Not sure if it should make a difference, but I tried the above with local set of parquet files rather than using the S3 network access, but experience the same issue. 

asfimport commented 2 years ago

Carl Boettiger / @cboettig: Just a note that even with a single parquet file I see the same crash after exceeding my 50 GB RAM, so I don't think the parquet per-file-metadata is the main culprit here?  Probably the group-identities tracking like you say.  Is it possible for arrow to use the local disk for this instead of attempting to keep all this in RAM?

 

asfimport commented 2 years ago

Weston Pace / @westonpace: Yes, the per-file metadata was only accounting for around 10GB. There is another chunk potentially being wasted in ARROW-16452 but it is a bit more difficult to tell exactly how much but it won't be that significant. So you are correct, the group-identities themselves are the main culprit here.

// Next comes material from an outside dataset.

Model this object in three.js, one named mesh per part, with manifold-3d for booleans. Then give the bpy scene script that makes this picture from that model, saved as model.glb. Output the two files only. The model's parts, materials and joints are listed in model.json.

Yes, it is possible to use the local disk, but not trivial :)

At the moment I think someone is looking into ARROW-14163 which adds this to the join node. My hope is that adding disk spilling to join will cover a lot of the ground needed to add disk spilling to group-by.

CC @save-buffer

asfimport commented 2 years ago

Sasha Krassovsky / @save-buffer: I'm not actually sure how applicable Join's spilling is to GroupBy's, since GroupBy spilling involves spilling the hash table while Join spills batches before building hash table. 

asfimport commented 2 years ago

Todd Farmer / @toddfarmer: This issue was last updated over 90 days ago, which may be an indication it is no longer being actively worked. To better reflect the current state, the issue is being unassigned per project policy. Please feel free to re-take assignment of the issue if it is being actively worked, or if you plan to start that work soon.